We are interested in exhibiting an algorithm that deals with the following hard case:

- We train our system on questions and answers generated by humans, so the simplest way for an AI to answer a question is to first translate from its internal model of the world into the human’s model of the world.
- The simplest way to translate between the AI world-model and the human world-model is to use the AI world-model to generate some observations (e.g. video) and then figure out what states in the human world-model could have generated those observations.
- This leads to bad predictions when the observations are misleading.

## Real-World Example

We will start with a real-world example of this phenomenon. Suppose that you’ve gathered a set of video data, plus questions about the video data. You have humans answer the video data with the benefit of hindsight, producing a set of answers to questions that would be “superhuman” if the human didn’t have hindsight and only had access to the video data. You then train a model to give correct answers to the questions. Your data includes videos of cats in rooms and questions about whether or not there are cats in rooms.
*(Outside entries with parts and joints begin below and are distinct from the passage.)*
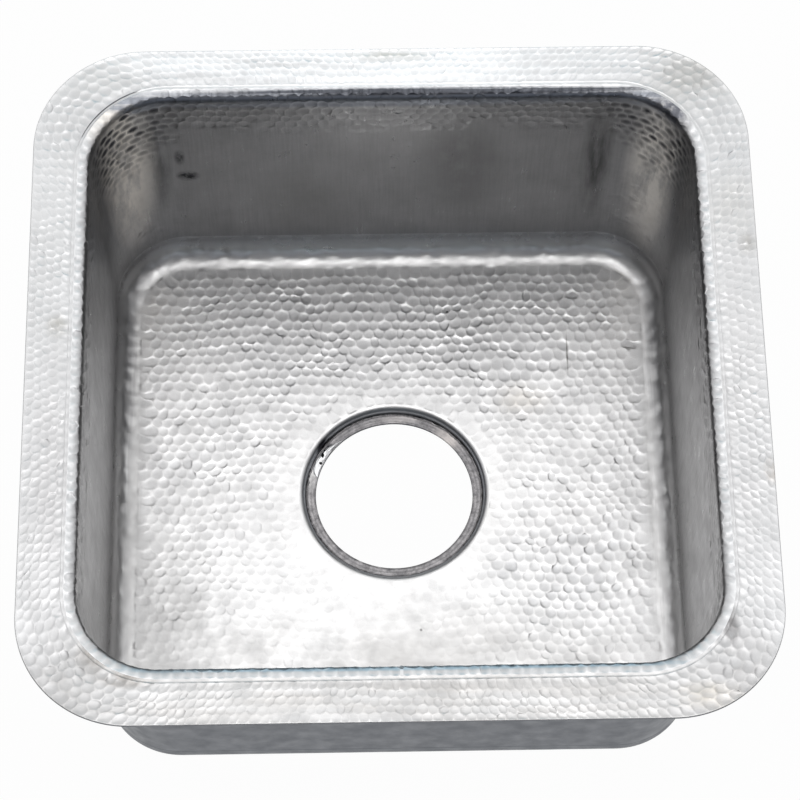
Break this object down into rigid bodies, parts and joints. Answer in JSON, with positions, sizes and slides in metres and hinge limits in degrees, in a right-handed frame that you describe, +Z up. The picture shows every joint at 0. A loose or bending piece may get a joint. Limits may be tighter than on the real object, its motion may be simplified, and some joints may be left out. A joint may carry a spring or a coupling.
{
  "type": "bar sink",
  "caption": "Square bar sink of hammered stainless sheet: flat rim, rolled lip, deep bowl with rounded corners and a recessed central drain hole.",
  "frame": {"origin": "under the middle of the drain, on the plane of the drain seat's underside, which is the sink's lowest", "axes": "+Z up out of the bowl, +X to the right and -Y towards the user at the front"},
  "size_m": [0.381, 0.381, 0.1717],
  "materials": {
    "hammered_sheet": "hand hammered inside and on the rim, satin outside",
    "ground_weld": "ground flush",
    "drain_plate": "turned, darkened by the heat of soldering",
    "solder": "as it ran, bright, with pinholes"
  },
  "bodies": {
    "root": {"rim_flange": "hammered_sheet", "rim_weld": "ground_weld", "bowl_wall": "hammered_sheet", "wall_seam_weld": "ground_weld", "floor_weld": "ground_weld", "floor_pan": "hammered_sheet", "drain_seat": "drain_plate", "drain_solder": "solder"}
  },
  "joints": []
}
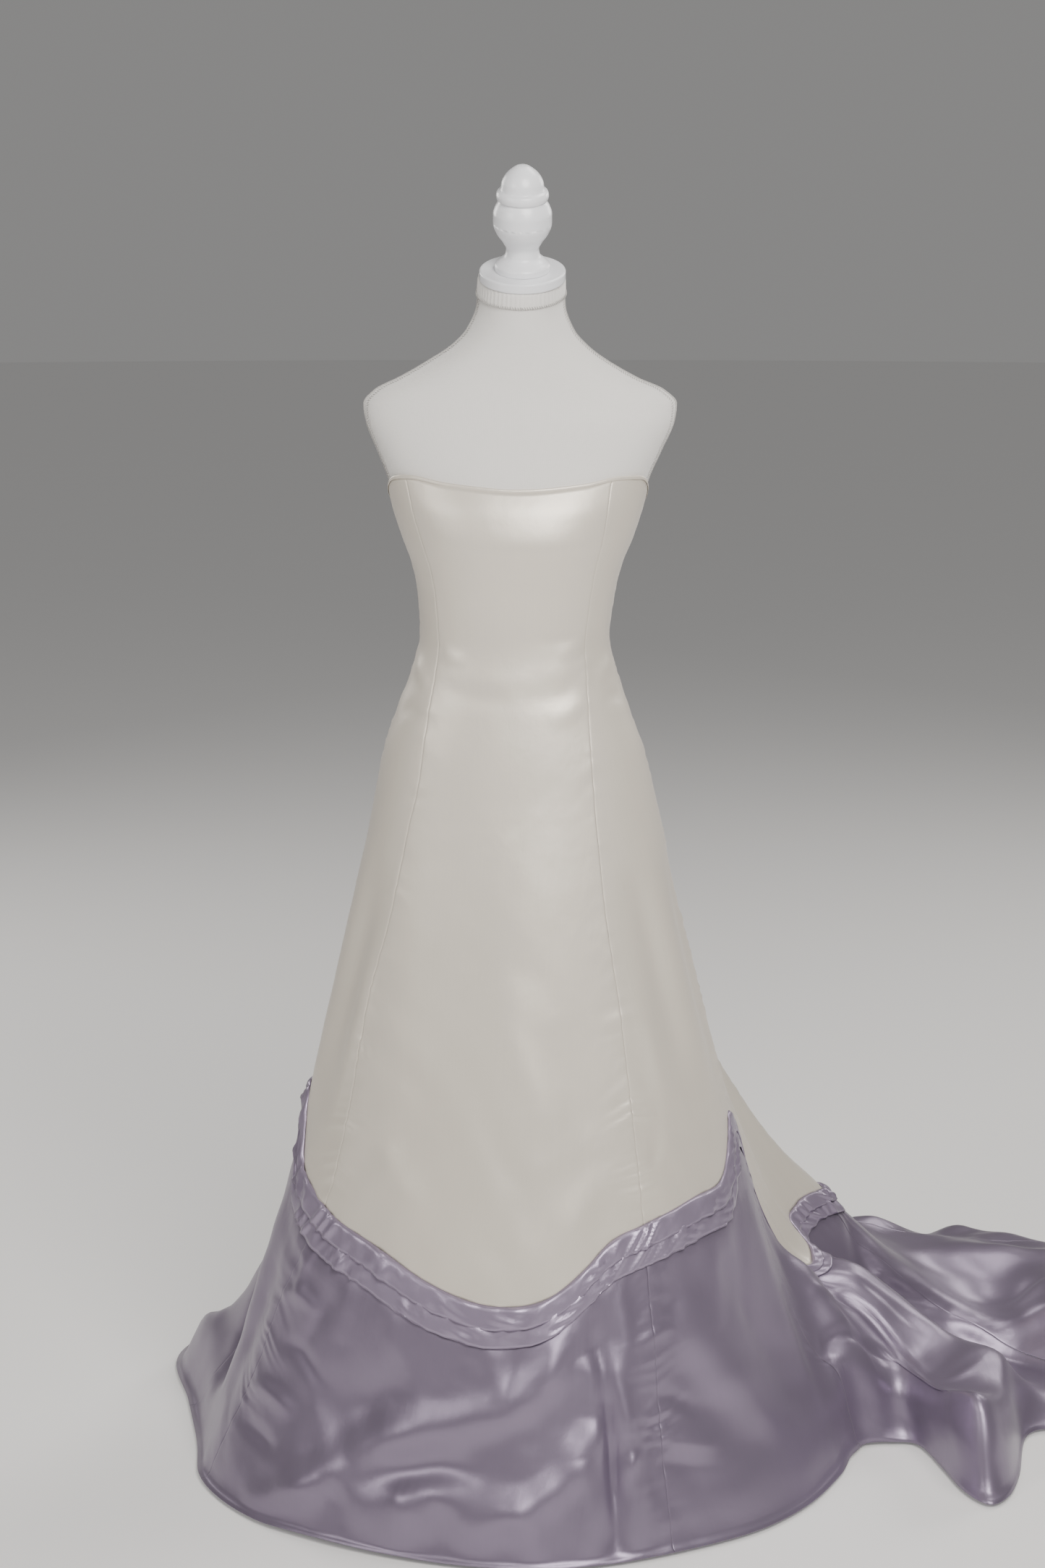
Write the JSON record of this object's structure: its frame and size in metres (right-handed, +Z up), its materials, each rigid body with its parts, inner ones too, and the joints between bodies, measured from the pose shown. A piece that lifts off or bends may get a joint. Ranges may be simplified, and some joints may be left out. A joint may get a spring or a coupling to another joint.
{
  "type": "wedding dress on a dress form",
  "caption": "Strapless princess-line satin wedding dress with a pleated lavender border and a train swept to one side, standing on a limbless dress form",
  "frame": {"origin": "middle of the underside of the stand's base plate, on the floor", "axes": "+Z is up; the front of the dress faces -Y; +X is the viewer's right, the side that the train is swept to"},
  "size_m": [1.5714, 1.0788, 1.7175],
  "materials": {
    "satin_ivory": "ivory duchess satin, soft sheen",
    "satin_lavender": "pale lavender satin, brighter sheen",
    "form_jersey": "off-white matt jersey",
    "white_wood": "turned wood, painted white, satin gloss",
    "stand_metal": "white powder coat"
  },
  "bodies": {
    "root": {"ivory_centre_front": "satin_ivory", "ivory_side_front_right": "satin_ivory", "ivory_side_back_right": "satin_ivory", "ivory_centre_back_right": "satin_ivory", "ivory_centre_back_left": "satin_ivory", "ivory_side_back_left": "satin_ivory", "ivory_side_front_left": "satin_ivory", "neck_binding": "satin_ivory", "back_placket": "satin_ivory", "border_centre_front": "satin_lavender", "border_side_front_right": "satin_lavender", "border_side_back_right": "satin_lavender", "border_centre_back_right": "satin_lavender", "border_centre_back_left": "satin_lavender", "border_side_back_left": "satin_lavender", "border_side_front_left": "satin_lavender", "lower_tuck_front": "satin_lavender", "lower_tuck_right": "satin_lavender", "lower_tuck_left": "satin_lavender", "upper_tuck_front": "satin_lavender", "upper_tuck_right": "satin_lavender", "upper_tuck_left": "satin_lavender", "form_body": "form_jersey", "form_neck_band": "form_jersey", "form_neck_disk": "white_wood", "form_finial": "white_wood", "form_pole": "stand_metal", "form_base": "stand_metal"}
  },
  "joints": []
}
Suppose that in order for your AI to give accurate answers to questions that humans answered with hindsight, your AI must learn a detailed simulation of what’s happening in the room. In order to answer questions about whether or not there’s a cat in its simulation about the room, the AI will have to translate its simulation into something in the human world model because concepts like “cat” only make sense in the human world model. We are concerned that the simplest way for the AI to do this inference is to use the simulation of the room to generate some video data, by e.g. simulating a camera, then use whatever procedure a human would have used to infer the presence/absence of a cat in the room.

The reason that this is a problem is that you can imagine that the simulation of the video camera in the AI’s world model gets hacked, so when it generates video data from the room, it generates hacked video data. This video data might be hacked to show that there’s a cat in the room when there is not a cat. The human inference procedure applied to this hacked video data will thus yield the wrong answer to the question “is there a cat in the room?” Since the AI’s model of the world is a simulation of the room with no cat in the room, it seems like the AI “knows” that there is no cat in the room; however, since it’s translating between the simulation of the room to the human’s understanding of the room via observations as an intermediary, this will lead to wrong answers to questions when the observations are corrupted.

Here’s a diagram:

# Game of Life

Here’s an example in terms of the game of life (GOL). This example was chosen because the GOL is simple enough to be able to easily imagine writing code that would do all of the below but complicated enough for interesting things can happen. There are some ways in which GOL fails to capture relevant real-world dynamics, e.g. the embeddedness of humans and cameras. Since we think these dynamics make the problem harder instead of easier, we first attempt to exhibit an algorithm that solves this simplified example.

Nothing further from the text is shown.